Es klappte tatsächlich und wir hielten schon eine Woche später unsere Pässe wieder in den Händen – doch an eine Weiterreise war noch nicht zu denken. Nachdem Michael meine Grippe übernommen und auskuriert hatte, wurde er von starken Zahnschmerzen geplagt. Es wurde nur vorübergehend besser, als er sich mit blossen Händen seine Brücke entfernte. Die nächste Hiobsbotschaft erreichte uns, als wir versuchten, einen Zahnarzt aufzutreiben: Die folgenden vier Tage waren Feiertage anlässlich der Unabhängigkeit Kasachstans. Wir konnten nur hoffen, dass unser Vorrat an Schmerzmitteln so lange reichte.
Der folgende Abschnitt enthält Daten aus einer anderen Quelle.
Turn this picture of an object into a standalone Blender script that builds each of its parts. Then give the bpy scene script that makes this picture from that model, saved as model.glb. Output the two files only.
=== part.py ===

Wir verlebten eine bange Zeit hier an einem der härtesten Punkte unserer Reise. Nicht nur unsere Gesundheit, die Kälte und der Gedanke an eine weitere Zugfahrt machten uns Sorgen. Bei einer Einreise nach China per Flugzeug müssen Hunde normalerweise mindestens einen Monat in Quarantäne. Wie es an den Landgrenzen aussah, wussten wir nicht – doch wir würden es mit Sicherheit bald herausfinden.